The course professors planning to attend meetings Sept. 20-25 at K-State include: Daniel Conforte, a Universidad ORT business school professor in Montevideo, Uruguay; Pavel Sorokin, a Moscow State Agro-Engineering University professor; Nicolas Habert, an Ecole d'ingenieurs Purpan professor in Toulouse, France; Ravipim Chaveesuk, a Kasetsart University professor in Bangkok, Thailand; Keith Woodford, a professor from Lincoln University in New Zealand; Lisa House, a professor in the food and resource economics department at the University of Florida in Gainesville; Theodora Hyuha, a senior lecturer at Makerere University in Kampala, Uganda; and Rajinder Sidhu, dean and an economics professor at Punjab Agricultural University, Ludhiana, India.

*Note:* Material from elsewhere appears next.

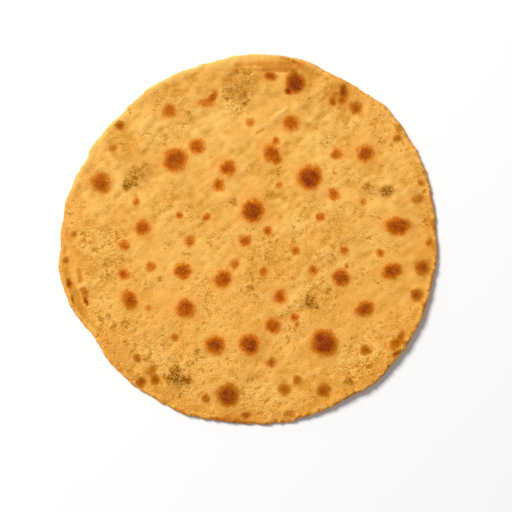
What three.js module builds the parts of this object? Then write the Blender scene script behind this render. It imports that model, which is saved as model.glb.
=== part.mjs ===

This is the fourth time the group has gotten together since its inception. The first meeting in Manhattan consisted of the initial partners: Featherstone, Conforte, Sorokin, Habert and Chaveesuk. Additional meetings have been in Toulouse, France, and Canterbury, New Zealand. In 2006 the program was awarded an International Science and Education Competitive Grant from the U.S. Department of Agriculture/Cooperative State Research, Education and Extension Services to expand the course to include new partners House, Woodford, Hyuha and Sidhu, who represent North America, Oceania, sub-Saharan Africa and South Asia.

During the K-State meeting, the partners will review and update the award-winning course. They also will visit some of the premier agriculture facilities in the state, including the Hal Ross Flour Mill and the Biosecurity Research Institute, both at K-State; Frahm Farmland in Colby; Cow Camp Beef in Ramona; and Frito-Lay's facility in Topeka.

Members of the group will also present sessions at an agribusiness conference at K-State, hosted by the master of agribusiness program, discussing the energy situation, global food security and agricultural policy. Sidhu will provide an update of the changing energy situation and needs in India; Sorokin will share a Russian perspective on feeding an increasing global population; and Conforte will talk about the development of dairy and livestock trading programs between South America and China. Other members of the group will participate in a roundtable discussion on the future of the food and agriculture industry moderated by Woodford.

Alumni and current students of the master of agribusiness program attending the agribusiness conference will have the opportunity for face-to-face interaction with the faculty they have previously only known virtually through recorded lectures and Internet chat rooms.

K-State's master of agribusiness program is an award-winning, distance-education degree program that focuses on food and agribusiness management. Students and alumni work in every sector of the food and agribusiness industry and are from 40 states and more than 25 countries.